Bisnis.com, JAKARTA -- Menteri Koordinator Bidang Perekonomian Darmin Nasution mengakui bahwa transaksi perdagangan ekspor impor Indonesia tidak efektif dikarenakan harga pengiriman yang tinggi.
"Dalam negeri, logistik kita tidak terlalu efesien, bukan hanya itu, kita kalah efisien," katanya dalam Rapat Kerja Kementerian Perdagangan di Jakarta, Rabu (31/1/2018).
Dia mengatakan rasio biaya logistik terhadap Produk Domestik Bruto Indonesia sebesar 24%, atau kalah dibandingkan dengan negara lain yang hanya di bawah 15%.
Adapun menurut catatan Bisnis, rasio biaya logistik terhadap produk domestik bruto (PDB) Indonesia memperlihatkan penurunan yang landai dalam periode 2013-2017, rasio turun 2,2% dari 25,7% pada 2013 menjadi 23,5% pada 2017.
Selain itu, Darmin mengatakan model perjanjian transaksi yang diterapkan eksportir dan importir Indonesia kurang strategis. "Eksportir kita menerapkan Free on Board [FOB] dan Importir kita menerapkan Cost, Insurance and Freight [CIF]," katanya.
Artinya, barang impor akan cenderung lebih murah karena semua sudah ditanggung penjual, sedangkan produk kita akan mahal di negara tujuan, yang membuat produk Indonesia tidak kompetitif di luar negeri.
Adapun biaya logistik yang tinggi merupakan catatan dalam laporan Neraca Pembayaran Indonesia triwulan III/2017.
Defisit neraca jasa pada triwulan III/2017 tercatat sebesar US$2,2 miliar, dan jasa tansportasi yang merupakan komponen penyumbang defisit neraca jasa terbesar mencatat defisit yang meningkat pada triwulan III/2017.
Peningkatan defisit tersebut terutama karena naiknya pembayaran jasa muatan sejalan dengan meningkatnya impor barang.
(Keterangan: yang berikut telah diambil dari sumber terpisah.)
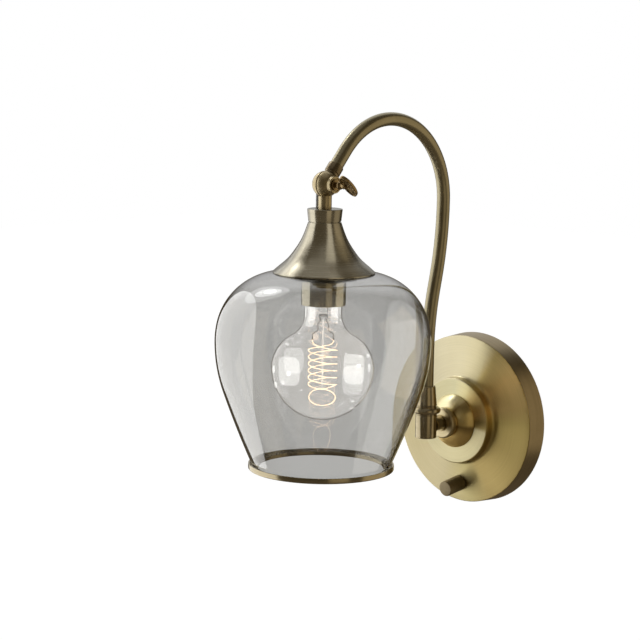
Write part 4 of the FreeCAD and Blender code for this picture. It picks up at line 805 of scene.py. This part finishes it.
def build_cap():
    low, high = heights("cap_collar")
    collar = rounded([(HEAD_BORE, high), (16.3, high, 0.7), (15.1, low + 0.8, 0.25), (14.2, low + 0.8, 0.15),
                      (14.2, low), (12.7, low), (13.2, high - 2.4), (HEAD_BORE, high - 2.4)])
    turned("spun_collar", collar, HEAD_AXIS, cap_brass, 128, "head", "cap_brass", "cap_collar")

    foot, top = heights("shade_cap")
    height = top - foot - 1.0
    outer = spline([(CAP_TOP_R + (CAP_FOOT_R - CAP_TOP_R) * out, top - height * down)
                    for out, down in CAP_SHARES], 8)
    inner = []
    for index in range(4, len(outer) - 3):
        (ax, ay), (bx, by) = outer[index - 1], outer[index + 1]
        share = CAP_SHEET / math.dist((ax, ay), (bx, by))
        inner.append((outer[index][0] + share * (by - ay), outer[index][1] - share * (bx - ax)))
    cap = [(HEAD_BORE, top)] + rounded([(14.6, top), (CAP_TOP_R, top, 0.3), outer[1]])[1:-1] + outer[1:-1]
    cap += rounded([outer[-2], (CAP_FOOT_R, foot + 1.0, 0.35), (CAP_FOOT_R, foot, 0.3), (45.8, foot)])[1:]
    cap += inner[::-1] + [(14.0, top - CAP_SHEET), (HEAD_BORE, top - CAP_SHEET)]
    turned("trumpet_cap", cap, HEAD_AXIS, cap_brass, 192, "head", "cap_brass", "shade_cap")


BELLY_R = 99.7
SKIRT_ARC, LOWER_ARC, UPPER_ARC, SHOULDER_ARC = 950.0, 140.0, 80.0, 60.0
SKIRT_DEG, SHOULDER_DEG = 19.5, 12.0
GLASS_WALL = 2.2


def shade_side(inward):
    """The blown shape's four arcs from the mouth up to the neck, moved inward by a wall."""
    foot, top = heights("shade_glass")
    shoulder = math.radians(SHOULDER_DEG)
    gap = UPPER_ARC - SHOULDER_ARC
    belly = top - SHOULDER_ARC - gap * math.sin(shoulder)
    upper_r, lower_r = BELLY_R - UPPER_ARC, BELLY_R - LOWER_ARC
    lean = math.radians(SKIRT_DEG)
    out = SKIRT_ARC - LOWER_ARC
    skirt = (lower_r - out * math.cos(lean), belly + out * math.sin(lean))
    mouth_deg = -math.degrees(math.asin((skirt[1] - foot) / (SKIRT_ARC - inward)))
    arcs = bend(skirt, SKIRT_ARC - inward, mouth_deg, -SKIRT_DEG, 14)
    arcs += bend((lower_r, belly), LOWER_ARC - inward, -SKIRT_DEG, 0, 16)[1:]
    arcs += bend((upper_r, belly), UPPER_ARC - inward, 0, SHOULDER_DEG, 8)[1:]
    crown = (upper_r + gap * math.cos(shoulder), top - SHOULDER_ARC)
    return arcs + bend(crown, SHOULDER_ARC - inward, SHOULDER_DEG, 90, 36)[1:]


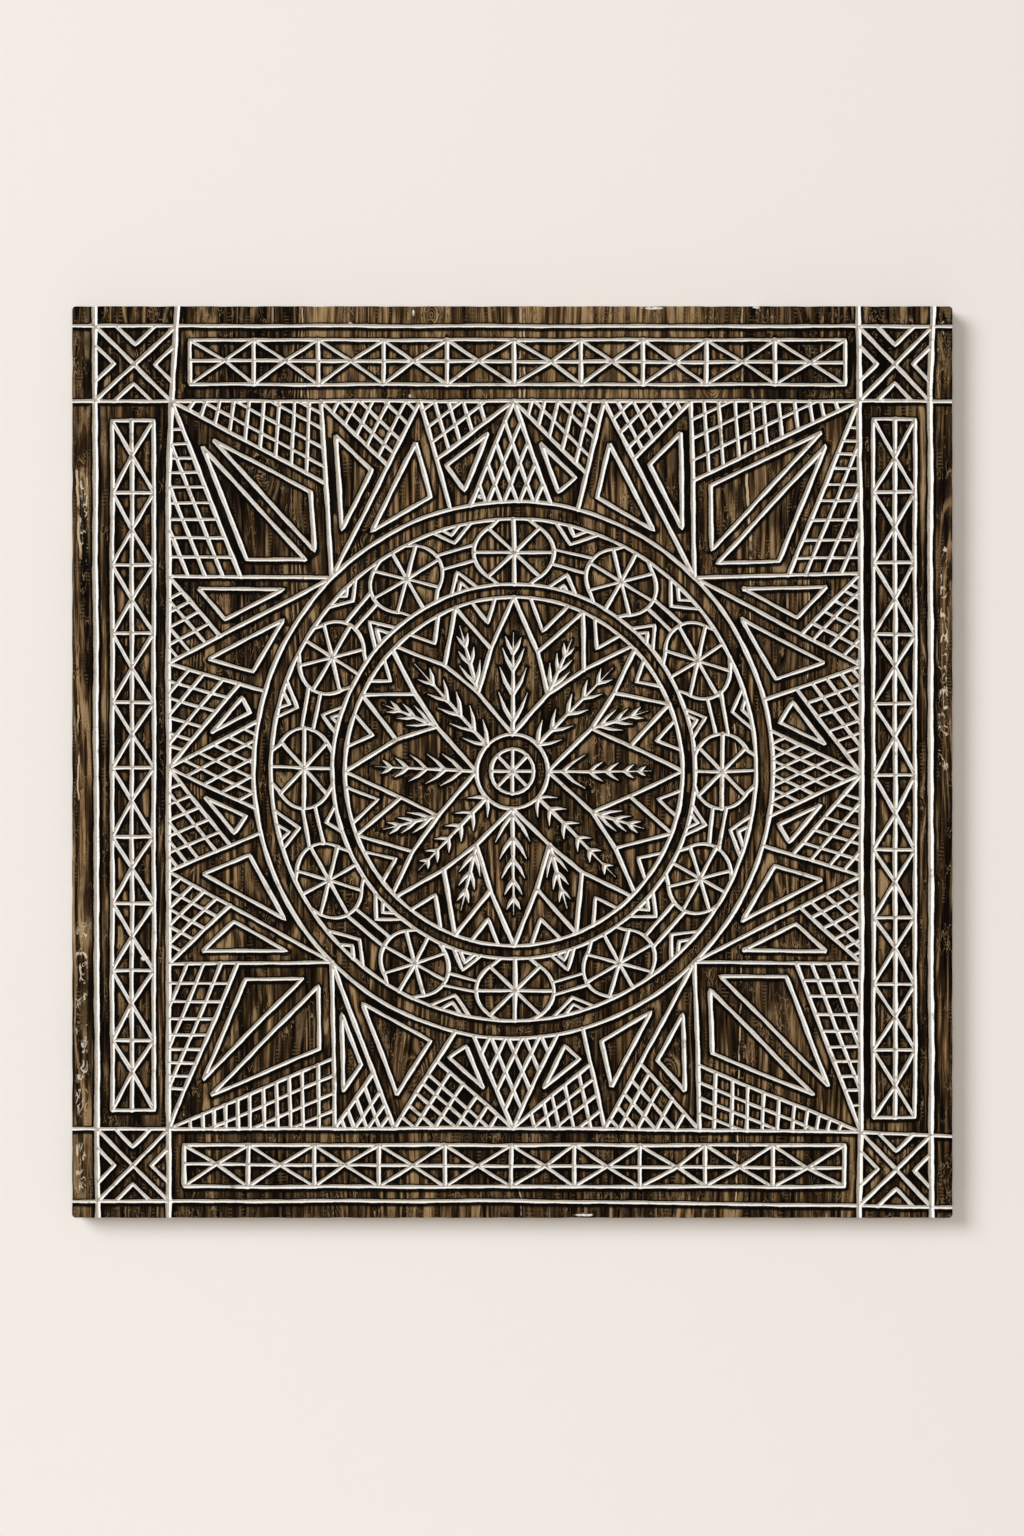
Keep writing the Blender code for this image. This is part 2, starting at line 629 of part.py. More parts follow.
def groove_depths(points, nodes, graph, pointed):
    """How deep the V grooves have cut the face at each point."""
    places = np.array([tuple(point) for point in points])
    depths = np.zeros(len(points))
    for (a, b), half in graph.items():
        if not half:
            continue
        start = np.array(nodes[a])
        along = np.array(nodes[b]) - start
        share = np.clip((places - start) @ along / (along @ along), 0, 1)
        width = half * (1 - share if b in pointed else share if a in pointed else np.ones_like(share))
        apart = np.linalg.norm(places - start - share[:, None] * along, axis=1)
        depths = np.maximum(depths, (width - apart) * DEPTH_PER_HALF)
    return np.where(depths < DEPTH_PER_HALF * GROOVE_HALF * 0.03, 0, depths)


def close_board(board, depth):
    """Gives the carved face of a board its sides and back, so that it is one closed body."""
    rim = {}
    for edge in board.edges:
        if edge.is_boundary:
            for vert in edge.verts:
                rim.setdefault(vert, []).append(edge.other_vert(vert))
    start = next(iter(rim))
    loop = [start, rim[start][0]]
    while loop[-1] != start:
        loop.append(next(vert for vert in rim[loop[-1]] if vert != loop[-2]))
    loop.pop()
    turns = []
    for k, vert in enumerate(loop):
        before = (vert.co - loop[k - 1].co).xz.normalized()
        after = (loop[(k + 1) % len(loop)].co - vert.co).xz.normalized()
        if abs(before.cross(after)) > math.sin(OUTLINE_TURN):
            turns.append(k)
    backs = [board.verts.new((loop[k].co.x, depth, loop[k].co.z)) for k in turns]
    for n, (k, back) in enumerate(zip(turns, backs)):
        end = turns[(n + 1) % len(turns)]
        chain = [loop[(k + m) % len(loop)] for m in range((end - k) % len(loop) + 1)]
        board.faces.new([*chain, backs[(n + 1) % len(backs)], back])
    board.faces.new(backs)
    bmesh.ops.recalc_face_normals(board, faces=board.faces)


def stained_wood(name, colour):
    material = bpy.data.materials.new(name)
    material.use_nodes = True
    shader = material.node_tree.nodes["Principled BSDF"]
    shader.inputs["Base Color"].default_value = (*colour, 1)
    shader.inputs["Roughness"].default_value = 0.62
    shader.inputs["Metallic"].default_value = 0.0
    return material


def make_board(index, face, collection):
    """One board, cut from the carved face at its two seams."""
    name = BOARD_NAMES[index]
    points, depths, triangles = face
    board = bmesh.new()
    verts = [board.verts.new((point.x, depth - PANEL_THICKNESS, point.y)) for point, depth in zip(points, depths)]
    for triangle in triangles:
        board.faces.new([verts[k] for k in triangle])
    low, high = seam_places()[index:index + 2]
    for last, place, side in ((0, low + SEAM_GAP / 2, -1), (len(BOARD_NAMES) - 1, high - SEAM_GAP / 2, 1)):
        if index != last:
            everything = [*board.verts, *board.edges, *board.faces]
            bmesh.ops.bisect_plane(
                board, geom=everything, dist=SEAM_SNAP,
                plane_co=(place, 0, 0), plane_no=(side, 0, 0), clear_outer=True,
            )
    bmesh.ops.dissolve_limit(board, angle_limit=FLAT_ANGLE, verts=board.verts, edges=board.edges)
    bmesh.ops.triangulate(board, faces=board.faces)
    close_board(board, 0)
    mesh = bpy.data.meshes.new(name)
    board.to_mesh(mesh)
    board.free()
    mesh.materials.append(stained_wood(name + "_wood", BOARD_COLOURS[index]))
    obj = bpy.data.objects.new(name, mesh)
    collection.objects.link(obj)


def main():
    clear_scene()
    collection = bpy.data.collections.new("Carved_wall_panel")
    bpy.context.scene.collection.children.link(collection)
    face = carve(draw_carving())
    for index in range(len(BOARD_NAMES)):
        make_board(index, face, collection)


main()
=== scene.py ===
import math

import bpy
import numpy as np
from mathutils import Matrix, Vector
from mathutils.geometry import delaunay_2d_cdt


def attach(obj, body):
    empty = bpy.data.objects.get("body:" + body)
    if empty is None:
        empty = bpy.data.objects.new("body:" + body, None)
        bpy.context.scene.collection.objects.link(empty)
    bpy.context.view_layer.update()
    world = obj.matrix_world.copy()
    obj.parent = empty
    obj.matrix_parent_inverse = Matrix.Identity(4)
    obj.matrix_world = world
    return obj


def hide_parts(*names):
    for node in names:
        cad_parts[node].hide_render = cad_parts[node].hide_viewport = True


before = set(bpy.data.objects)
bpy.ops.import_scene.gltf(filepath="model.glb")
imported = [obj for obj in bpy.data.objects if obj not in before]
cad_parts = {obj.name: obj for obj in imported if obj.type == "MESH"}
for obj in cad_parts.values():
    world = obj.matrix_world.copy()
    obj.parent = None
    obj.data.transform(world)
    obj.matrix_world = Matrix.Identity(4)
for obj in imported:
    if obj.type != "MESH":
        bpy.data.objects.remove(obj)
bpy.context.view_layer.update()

# Lengths of the carving are millimetres on the front, from its middle, x to the right and z up

panel = {
    "width": 900.0,
    "height": 932.0,
    "thickness": 25.0,
    "cornerRadius": 4.0,
    "seamGap": 0.3,
    "sideRow": 3.0,  # the first row of points down a board's sides
    "backEdge": (1.0, 0.8),  # how deep and how wide the back's edge is taken off
    "boards": {  # name: where its right edge lies
        "left_board": -213.0,
        "left_middle_board": 9.5,
        "right_middle_board": 236.0,
        "right_board": 450.0,
    },
}

seams = list(panel["boards"].values())[:-1]

grooves = {
    "half": 2.1,
    "borderHalf": 2.52,
    "railHalf": 2.03,
    "wheelHalf": 1.88,
    "latticeHalf": 1.85,
    "featherHalf": 2.0,
    "lean": (0.14, 0.04),  # what upright cuts gain in width and level ones lose, and rising and falling ones
    "slope": 0.85,
    "stationStep": 3.0,
    "widthWander": 0.11,  # how much a cut swells and thins
    "handWander": 0.42,
    "roofs": (1.5, 4.6),  # rows of points beside a groove
    "overrun": 4.0,  # of a cut past the panel's edge
    "farOff": 9.0,  # how far from a cut its depth is still measured
    "barbBow": 5.0,  # degrees that a feather's barb bows out
}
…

Sementara itu, jika melihat Logistic Performance Index, Indonesia menempati peringkat 63, tertinggal dari negara Afrika Rwanda dan Tanzania.
Adapun dalam index tersebut memberikan rekomendasi agar bea cukai, infrastruktur, dan pengiriman internasional Indonesia harus diperbaiki.